● **Written exercise**:
Copy every line, exactly and only, from the line containing "CRYSTAL, 0.08, metallic=0.2)" to the line containing "obj.parent = None", both lines included.

● **Data block**:
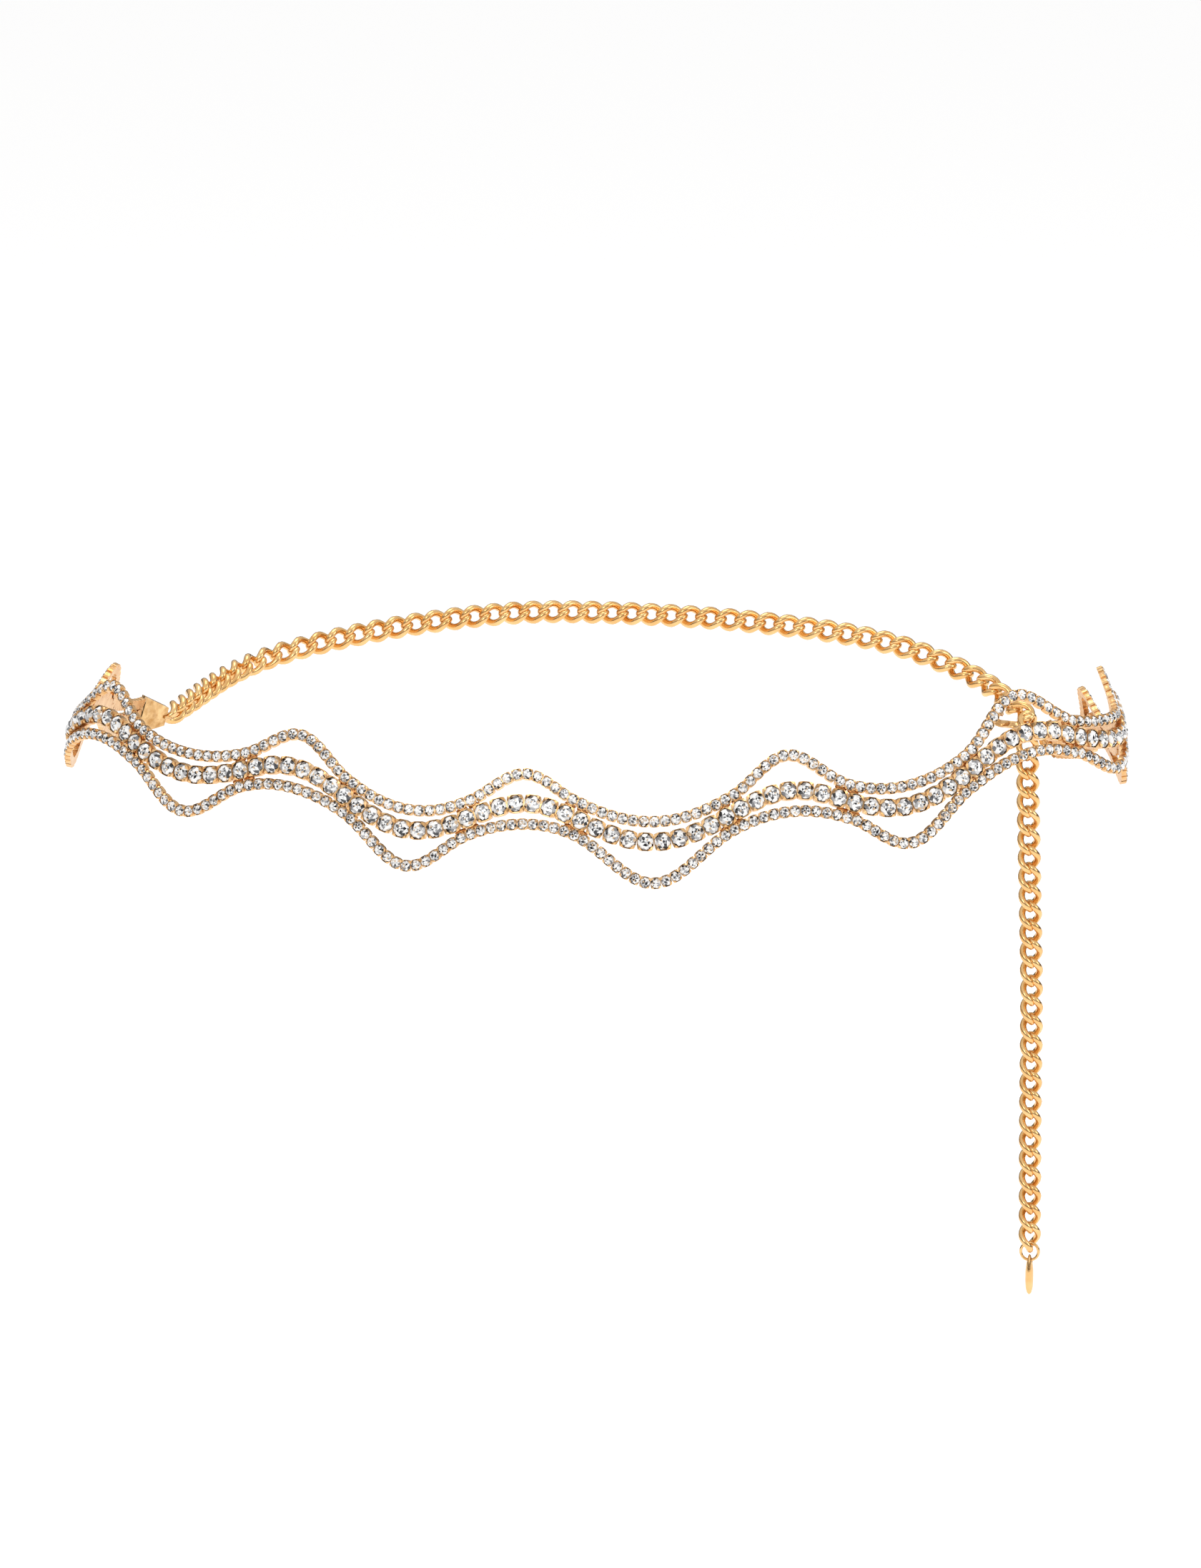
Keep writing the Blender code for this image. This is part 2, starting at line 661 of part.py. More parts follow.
def hanging_drop(collection, material):
    """The slender leaf that hangs in the ring edge on, with the hole that the ring passes through."""
    side = Vector((math.cos(RING_TURN), math.sin(RING_TURN), 0.0))
    wide = Vector((-side.y, side.x, 0.0))
    hole = ring_centre() - Vector((0.0, 0.0, JUMP_RING_DIAMETER / 2 + CLEARANCE - DROP_HOLE / 2))
    top = hole + Vector((0.0, 0.0, DROP_HOLE / 2 + DROP_RIM))
    bm = bmesh.new()
    tip = bm.verts.new(top - Vector((0.0, 0.0, DROP_LENGTH)))
    cap = bm.verts.new(top)
    rings = []
    for down, width, thick in DROP_SHAPE:
        centre = top - Vector((0.0, 0.0, DROP_LENGTH * down))
        ring = []
        for step in range(8):
            turn = 2 * math.pi * step / 8
            across = wide * (DROP_WIDTH / 2 * width * math.cos(turn))
            ring.append(bm.verts.new(centre + across + side * (DROP_THICKNESS / 2 * thick * math.sin(turn))))
        rings.append(ring)
    for first, second in zip(rings, rings[1:]):
        for at in range(8):
            bm.faces.new((first[at], first[(at + 1) % 8], second[(at + 1) % 8], second[at]))
    for at in range(8):
        bm.faces.new((cap, rings[0][(at + 1) % 8], rings[0][at]))
        bm.faces.new((tip, rings[-1][at], rings[-1][(at + 1) % 8]))
    leaf = link_object(collection, "drop", bm, material)
    bore = swept("bore", [[hole - side * DROP_WIDTH, hole + side * DROP_WIDTH]], round_profile("bore_round", DROP_HOLE, 10), False)
    cutter = link_object(HELPERS, "drop_bore", bore, material)
    cutter.hide_render = True
    cutter.display_type = "WIRE"
    cut = leaf.modifiers.new("hole", "BOOLEAN")
    cut.operation = "DIFFERENCE"
    cut.solver = "EXACT"
    cut.object = cutter
    return leaf


clear_scene()
BODY = new_collection("body_chain")
HELPERS = new_collection("helpers", helper=True)
gold = metal("gold", GOLD, 0.22)
pale_gold = metal("pale_gold", PALE_GOLD, 0.35)
crystal = metal("crystal", CRYSTAL, 0.08, metallic=0.2)

stone_strand(BODY, "middle_strand", "middle", LARGE_SETTING, crystal)
fine_strand(BODY, "upper_strand", "upper", "arch", crystal)
fine_strand(BODY, "lower_strand", "lower", "loop", crystal)
left_plate(BODY, pale_gold)
right_plate(BODY, pale_gold)
back_chain(BODY, gold)
chain(BODY, "tail_chain", tail_links(), gold)
jump_ring(BODY, gold)
hanging_drop(BODY, gold)
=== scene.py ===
# %% [markdown]
# # A gold body chain with three wavy strands of set stones
# The solids of this belt are already packed, and this script dresses them. It loads them as a fixed
# frame, makes the fine pieces that were too many for the solids (cut stones, their cups, the curb
# links), lays each on the line that its solid follows, and gives every surface its finish.
# All lengths are metres, +Z is up and the front of the belt looks towards -Y.

import json
import math
import random

import bmesh
import bpy
import numpy as np
from mathutils import Matrix, Vector

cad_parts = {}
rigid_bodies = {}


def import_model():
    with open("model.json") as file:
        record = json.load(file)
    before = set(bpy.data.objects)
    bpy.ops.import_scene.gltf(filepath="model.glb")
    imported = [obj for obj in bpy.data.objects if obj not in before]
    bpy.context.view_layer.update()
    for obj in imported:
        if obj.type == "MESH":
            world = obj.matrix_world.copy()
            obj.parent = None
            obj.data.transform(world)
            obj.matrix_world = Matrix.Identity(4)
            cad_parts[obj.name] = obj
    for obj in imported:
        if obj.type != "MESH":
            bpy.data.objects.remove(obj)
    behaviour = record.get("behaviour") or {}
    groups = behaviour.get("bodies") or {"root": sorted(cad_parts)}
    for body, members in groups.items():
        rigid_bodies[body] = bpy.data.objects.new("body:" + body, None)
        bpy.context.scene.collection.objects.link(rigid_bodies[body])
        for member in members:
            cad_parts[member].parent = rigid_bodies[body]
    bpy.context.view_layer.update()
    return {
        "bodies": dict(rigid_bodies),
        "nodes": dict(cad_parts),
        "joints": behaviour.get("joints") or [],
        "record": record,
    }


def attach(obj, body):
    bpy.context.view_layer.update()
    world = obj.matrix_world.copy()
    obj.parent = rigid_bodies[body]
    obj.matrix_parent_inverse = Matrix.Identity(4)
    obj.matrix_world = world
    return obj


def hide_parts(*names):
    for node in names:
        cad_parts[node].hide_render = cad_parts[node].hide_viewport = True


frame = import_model()

# %% [markdown]
# ## The camera
# A small object looks right only through a long lens from well back: near things don't swell and the
# far side of the ring stays almost as large as the near one. The picture is taken from about twelve
# degrees above, and the belt is turned a few degrees. A catalogue picture shows white as pure white,
# so the plain Standard view is used and no film curve dulls the metal.

# %% Camera
CAMERA_TURN = math.radians(3.6)
CAMERA_ABOVE = math.radians(12)
CAMERA_PLACE = (0.12160, -1.97030, 0.39806)
CAMERA_LENS = 166.2

level = math.cos(CAMERA_ABOVE)
looking = Vector((-math.sin(CAMERA_TURN) * level, math.cos(CAMERA_TURN) * level, -math.sin(CAMERA_ABOVE)))
camera = bpy.data.objects.new("camera", bpy.data.cameras.new("camera"))
camera.location = CAMERA_PLACE
camera.rotation_mode = "QUATERNION"
camera.rotation_quaternion = looking.to_track_quat("-Z", "Y")
camera.data.lens = CAMERA_LENS
camera.data.sensor_width = 36
camera.data.clip_start, camera.data.clip_end = 0.05, 60
bpy.context.scene.collection.objects.link(camera)
bpy.context.scene.camera = camera
bpy.context.scene.view_settings.view_transform = "Standard"
print("camera at", [round(value, 3) for value in camera.location])

# %% [markdown]
# ## The line of the belt
# Seen from above, a worn belt follows the waist: broad, flatter at the front than at the back. A
# superellipse does that with two depths and two powers, one for the front half and one for the back.
# A table of its points against the way round lets every later piece ask for "so many millimetres
# from the front middle". The same named values drive the solids.

# %% The waist outline
HALF_WIDTH = 0.1412
FRONT_DEPTH = 0.065
BACK_DEPTH = 0.188
FRONT_ROUNDNESS = 1.9
BACK_ROUNDNESS = 3.0
WIDEST_AT = FRONT_DEPTH - (FRONT_DEPTH + BACK_DEPTH) / 2
OUTLINE_SAMPLES = 7200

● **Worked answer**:
crystal = metal("crystal", CRYSTAL, 0.08, metallic=0.2)

stone_strand(BODY, "middle_strand", "middle", LARGE_SETTING, crystal)
fine_strand(BODY, "upper_strand", "upper", "arch", crystal)
fine_strand(BODY, "lower_strand", "lower", "loop", crystal)
left_plate(BODY, pale_gold)
right_plate(BODY, pale_gold)
back_chain(BODY, gold)
chain(BODY, "tail_chain", tail_links(), gold)
jump_ring(BODY, gold)
hanging_drop(BODY, gold)
=== scene.py ===
# %% [markdown]
# # A gold body chain with three wavy strands of set stones
# The solids of this belt are already packed, and this script dresses them. It loads them as a fixed
# frame, makes the fine pieces that were too many for the solids (cut stones, their cups, the curb
# links), lays each on the line that its solid follows, and gives every surface its finish.
# All lengths are metres, +Z is up and the front of the belt looks towards -Y.

import json
import math
import random

import bmesh
import bpy
import numpy as np
from mathutils import Matrix, Vector

cad_parts = {}
rigid_bodies = {}


def import_model():
    with open("model.json") as file:
        record = json.load(file)
    before = set(bpy.data.objects)
    bpy.ops.import_scene.gltf(filepath="model.glb")
    imported = [obj for obj in bpy.data.objects if obj not in before]
    bpy.context.view_layer.update()
    for obj in imported:
        if obj.type == "MESH":
            world = obj.matrix_world.copy()
            obj.parent = None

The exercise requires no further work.